*Scripts that build objects*:
----
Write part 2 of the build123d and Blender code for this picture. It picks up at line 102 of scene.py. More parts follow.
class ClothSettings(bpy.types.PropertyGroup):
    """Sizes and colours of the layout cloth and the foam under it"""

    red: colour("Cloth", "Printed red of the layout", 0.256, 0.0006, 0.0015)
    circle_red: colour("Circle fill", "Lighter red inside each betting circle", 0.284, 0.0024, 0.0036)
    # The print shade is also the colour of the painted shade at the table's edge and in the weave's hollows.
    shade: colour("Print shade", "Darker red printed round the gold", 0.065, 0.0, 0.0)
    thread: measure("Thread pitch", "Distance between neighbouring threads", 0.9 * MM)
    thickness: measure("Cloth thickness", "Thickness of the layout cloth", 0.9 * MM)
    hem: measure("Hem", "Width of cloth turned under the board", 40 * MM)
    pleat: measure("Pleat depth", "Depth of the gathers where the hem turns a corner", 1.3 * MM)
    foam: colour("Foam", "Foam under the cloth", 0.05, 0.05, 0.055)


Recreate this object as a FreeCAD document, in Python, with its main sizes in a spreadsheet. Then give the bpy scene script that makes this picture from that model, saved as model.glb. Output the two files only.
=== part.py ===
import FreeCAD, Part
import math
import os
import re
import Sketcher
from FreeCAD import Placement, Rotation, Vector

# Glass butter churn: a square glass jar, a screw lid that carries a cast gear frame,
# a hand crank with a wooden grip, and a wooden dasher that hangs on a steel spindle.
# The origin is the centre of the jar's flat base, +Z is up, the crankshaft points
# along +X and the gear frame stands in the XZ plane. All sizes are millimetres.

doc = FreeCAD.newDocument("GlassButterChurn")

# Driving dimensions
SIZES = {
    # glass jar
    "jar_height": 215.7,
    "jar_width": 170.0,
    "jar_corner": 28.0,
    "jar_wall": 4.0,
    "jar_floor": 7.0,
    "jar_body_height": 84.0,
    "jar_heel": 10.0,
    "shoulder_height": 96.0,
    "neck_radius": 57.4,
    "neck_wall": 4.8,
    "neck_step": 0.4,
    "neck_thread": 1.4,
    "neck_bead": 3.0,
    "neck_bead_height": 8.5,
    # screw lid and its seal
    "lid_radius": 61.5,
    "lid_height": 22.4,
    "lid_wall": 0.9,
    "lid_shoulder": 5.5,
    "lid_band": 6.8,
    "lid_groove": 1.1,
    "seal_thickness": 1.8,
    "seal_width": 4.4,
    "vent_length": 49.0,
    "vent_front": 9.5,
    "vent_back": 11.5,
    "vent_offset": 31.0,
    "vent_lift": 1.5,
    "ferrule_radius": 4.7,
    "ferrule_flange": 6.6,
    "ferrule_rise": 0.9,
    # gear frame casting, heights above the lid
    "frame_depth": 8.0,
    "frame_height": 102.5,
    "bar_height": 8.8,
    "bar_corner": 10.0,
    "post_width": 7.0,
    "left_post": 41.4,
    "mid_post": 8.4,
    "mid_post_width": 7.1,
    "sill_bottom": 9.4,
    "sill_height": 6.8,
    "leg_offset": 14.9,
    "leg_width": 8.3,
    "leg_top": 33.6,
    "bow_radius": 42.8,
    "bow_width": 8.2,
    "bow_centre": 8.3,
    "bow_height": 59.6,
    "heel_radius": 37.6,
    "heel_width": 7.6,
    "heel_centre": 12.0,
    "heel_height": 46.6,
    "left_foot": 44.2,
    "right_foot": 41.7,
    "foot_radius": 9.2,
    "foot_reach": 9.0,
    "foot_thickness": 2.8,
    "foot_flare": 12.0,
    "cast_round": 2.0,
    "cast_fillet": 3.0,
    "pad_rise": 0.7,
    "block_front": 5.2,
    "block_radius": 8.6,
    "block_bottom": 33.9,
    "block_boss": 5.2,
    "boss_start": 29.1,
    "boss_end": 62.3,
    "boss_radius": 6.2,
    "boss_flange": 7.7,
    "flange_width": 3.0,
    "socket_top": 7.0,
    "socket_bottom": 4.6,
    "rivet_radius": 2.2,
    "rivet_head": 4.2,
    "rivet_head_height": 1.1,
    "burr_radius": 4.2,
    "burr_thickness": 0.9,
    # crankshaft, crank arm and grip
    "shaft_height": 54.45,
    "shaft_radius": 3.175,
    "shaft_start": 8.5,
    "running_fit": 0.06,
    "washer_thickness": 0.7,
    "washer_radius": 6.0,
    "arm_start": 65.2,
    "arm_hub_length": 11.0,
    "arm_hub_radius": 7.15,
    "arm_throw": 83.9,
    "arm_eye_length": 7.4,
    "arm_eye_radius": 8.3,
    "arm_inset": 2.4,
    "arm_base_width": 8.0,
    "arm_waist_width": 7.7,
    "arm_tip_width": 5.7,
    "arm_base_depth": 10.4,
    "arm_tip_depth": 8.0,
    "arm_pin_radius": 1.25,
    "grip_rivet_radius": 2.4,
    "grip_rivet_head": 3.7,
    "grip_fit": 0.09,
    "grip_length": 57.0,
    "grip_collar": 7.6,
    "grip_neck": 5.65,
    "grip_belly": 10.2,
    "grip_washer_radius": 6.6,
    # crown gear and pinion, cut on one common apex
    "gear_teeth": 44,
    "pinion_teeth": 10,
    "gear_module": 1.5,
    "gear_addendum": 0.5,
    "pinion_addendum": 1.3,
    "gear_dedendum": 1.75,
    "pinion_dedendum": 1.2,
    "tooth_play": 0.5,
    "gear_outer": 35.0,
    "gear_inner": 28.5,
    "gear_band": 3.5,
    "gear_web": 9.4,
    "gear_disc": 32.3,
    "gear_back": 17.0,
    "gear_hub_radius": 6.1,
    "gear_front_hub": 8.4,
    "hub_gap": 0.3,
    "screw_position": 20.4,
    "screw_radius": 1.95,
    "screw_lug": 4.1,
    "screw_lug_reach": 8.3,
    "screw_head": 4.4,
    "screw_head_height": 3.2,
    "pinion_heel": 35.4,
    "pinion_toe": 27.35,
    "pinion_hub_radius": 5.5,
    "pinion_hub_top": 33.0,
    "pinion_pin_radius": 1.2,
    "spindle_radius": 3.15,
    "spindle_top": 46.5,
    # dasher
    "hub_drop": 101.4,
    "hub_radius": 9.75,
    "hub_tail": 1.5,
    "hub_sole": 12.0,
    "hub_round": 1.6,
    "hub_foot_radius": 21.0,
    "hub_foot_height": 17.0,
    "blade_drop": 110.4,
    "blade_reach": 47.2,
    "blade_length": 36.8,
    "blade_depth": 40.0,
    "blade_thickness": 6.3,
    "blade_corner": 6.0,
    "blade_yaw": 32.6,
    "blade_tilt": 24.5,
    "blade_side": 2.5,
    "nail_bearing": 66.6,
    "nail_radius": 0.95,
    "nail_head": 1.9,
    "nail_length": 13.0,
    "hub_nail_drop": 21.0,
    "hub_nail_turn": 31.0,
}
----
*TO BE DONE*: Please repeat the listing exactly, with nothing left out.

*TASK OUTPUT*:
Write part 2 of the build123d and Blender code for this picture. It picks up at line 102 of scene.py. More parts follow.
class ClothSettings(bpy.types.PropertyGroup):
    """Sizes and colours of the layout cloth and the foam under it"""

    red: colour("Cloth", "Printed red of the layout", 0.256, 0.0006, 0.0015)
    circle_red: colour("Circle fill", "Lighter red inside each betting circle", 0.284, 0.0024, 0.0036)
    # The print shade is also the colour of the painted shade at the table's edge and in the weave's hollows.
    shade: colour("Print shade", "Darker red printed round the gold", 0.065, 0.0, 0.0)
    thread: measure("Thread pitch", "Distance between neighbouring threads", 0.9 * MM)
    thickness: measure("Cloth thickness", "Thickness of the layout cloth", 0.9 * MM)
    hem: measure("Hem", "Width of cloth turned under the board", 40 * MM)
    pleat: measure("Pleat depth", "Depth of the gathers where the hem turns a corner", 1.3 * MM)
    foam: colour("Foam", "Foam under the cloth", 0.05, 0.05, 0.055)


Recreate this object as a FreeCAD document, in Python, with its main sizes in a spreadsheet. Then give the bpy scene script that makes this picture from that model, saved as model.glb. Output the two files only.
=== part.py ===
import FreeCAD, Part
import math
import os
import re
import Sketcher
from FreeCAD import Placement, Rotation, Vector

# Glass butter churn: a square glass jar, a screw lid that carries a cast gear frame,
# a hand crank with a wooden grip, and a wooden dasher that hangs on a steel spindle.
# The origin is the centre of the jar's flat base, +Z is up, the crankshaft points
# along +X and the gear frame stands in the XZ plane. All sizes are millimetres.

doc = FreeCAD.newDocument("GlassButterChurn")

# Driving dimensions
SIZES = {
    # glass jar
    "jar_height": 215.7,
    "jar_width": 170.0,
    "jar_corner": 28.0,
    "jar_wall": 4.0,
    "jar_floor": 7.0,
    "jar_body_height": 84.0,
    "jar_heel": 10.0,
    "shoulder_height": 96.0,
    "neck_radius": 57.4,
    "neck_wall": 4.8,
    "neck_step": 0.4,
    "neck_thread": 1.4,
    "neck_bead": 3.0,
    "neck_bead_height": 8.5,
    # screw lid and its seal
    "lid_radius": 61.5,
    "lid_height": 22.4,
    "lid_wall": 0.9,
    "lid_shoulder": 5.5,
    "lid_band": 6.8,
    "lid_groove": 1.1,
    "seal_thickness": 1.8,
    "seal_width": 4.4,
    "vent_length": 49.0,
    "vent_front": 9.5,
    "vent_back": 11.5,
    "vent_offset": 31.0,
    "vent_lift": 1.5,
    "ferrule_radius": 4.7,
    "ferrule_flange": 6.6,
    "ferrule_rise": 0.9,
    # gear frame casting, heights above the lid
    "frame_depth": 8.0,
    "frame_height": 102.5,
    "bar_height": 8.8,
    "bar_corner": 10.0,
    "post_width": 7.0,
    "left_post": 41.4,
    "mid_post": 8.4,
    "mid_post_width": 7.1,
    "sill_bottom": 9.4,
    "sill_height": 6.8,
    "leg_offset": 14.9,
    "leg_width": 8.3,
    "leg_top": 33.6,
    "bow_radius": 42.8,
    "bow_width": 8.2,
    "bow_centre": 8.3,
    "bow_height": 59.6,
    "heel_radius": 37.6,
    "heel_width": 7.6,
    "heel_centre": 12.0,
    "heel_height": 46.6,
    "left_foot": 44.2,
    "right_foot": 41.7,
    "foot_radius": 9.2,
    "foot_reach": 9.0,
    "foot_thickness": 2.8,
    "foot_flare": 12.0,
    "cast_round": 2.0,
    "cast_fillet": 3.0,
    "pad_rise": 0.7,
    "block_front": 5.2,
    "block_radius": 8.6,
    "block_bottom": 33.9,
    "block_boss": 5.2,
    "boss_start": 29.1,
    "boss_end": 62.3,
    "boss_radius": 6.2,
    "boss_flange": 7.7,
    "flange_width": 3.0,
    "socket_top": 7.0,
    "socket_bottom": 4.6,
    "rivet_radius": 2.2,
    "rivet_head": 4.2,
    "rivet_head_height": 1.1,
    "burr_radius": 4.2,
    "burr_thickness": 0.9,
    # crankshaft, crank arm and grip
    "shaft_height": 54.45,
    "shaft_radius": 3.175,
    "shaft_start": 8.5,
    "running_fit": 0.06,
    "washer_thickness": 0.7,
    "washer_radius": 6.0,
    "arm_start": 65.2,
    "arm_hub_length": 11.0,
    "arm_hub_radius": 7.15,
    "arm_throw": 83.9,
    "arm_eye_length": 7.4,
    "arm_eye_radius": 8.3,
    "arm_inset": 2.4,
    "arm_base_width": 8.0,
    "arm_waist_width": 7.7,
    "arm_tip_width": 5.7,
    "arm_base_depth": 10.4,
    "arm_tip_depth": 8.0,
    "arm_pin_radius": 1.25,
    "grip_rivet_radius": 2.4,
    "grip_rivet_head": 3.7,
    "grip_fit": 0.09,
    "grip_length": 57.0,
    "grip_collar": 7.6,
    "grip_neck": 5.65,
    "grip_belly": 10.2,
    "grip_washer_radius": 6.6,
    # crown gear and pinion, cut on one common apex
    "gear_teeth": 44,
    "pinion_teeth": 10,
    "gear_module": 1.5,
    "gear_addendum": 0.5,
    "pinion_addendum": 1.3,
    "gear_dedendum": 1.75,
    "pinion_dedendum": 1.2,
    "tooth_play": 0.5,
    "gear_outer": 35.0,
    "gear_inner": 28.5,
    "gear_band": 3.5,
    "gear_web": 9.4,
    "gear_disc": 32.3,
    "gear_back": 17.0,
    "gear_hub_radius": 6.1,
    "gear_front_hub": 8.4,
    "hub_gap": 0.3,
    "screw_position": 20.4,
    "screw_radius": 1.95,
    "screw_lug": 4.1,
    "screw_lug_reach": 8.3,
    "screw_head": 4.4,
    "screw_head_height": 3.2,
    "pinion_heel": 35.4,
    "pinion_toe": 27.35,
    "pinion_hub_radius": 5.5,
    "pinion_hub_top": 33.0,
    "pinion_pin_radius": 1.2,
    "spindle_radius": 3.15,
    "spindle_top": 46.5,
    # dasher
    "hub_drop": 101.4,
    "hub_radius": 9.75,
    "hub_tail": 1.5,
    "hub_sole": 12.0,
    "hub_round": 1.6,
    "hub_foot_radius": 21.0,
    "hub_foot_height": 17.0,
    "blade_drop": 110.4,
    "blade_reach": 47.2,
    "blade_length": 36.8,
    "blade_depth": 40.0,
    "blade_thickness": 6.3,
    "blade_corner": 6.0,
    "blade_yaw": 32.6,
    "blade_tilt": 24.5,
    "blade_side": 2.5,
    "nail_bearing": 66.6,
    "nail_radius": 0.95,
    "nail_head": 1.9,
    "nail_length": 13.0,
    "hub_nail_drop": 21.0,
    "hub_nail_turn": 31.0,
}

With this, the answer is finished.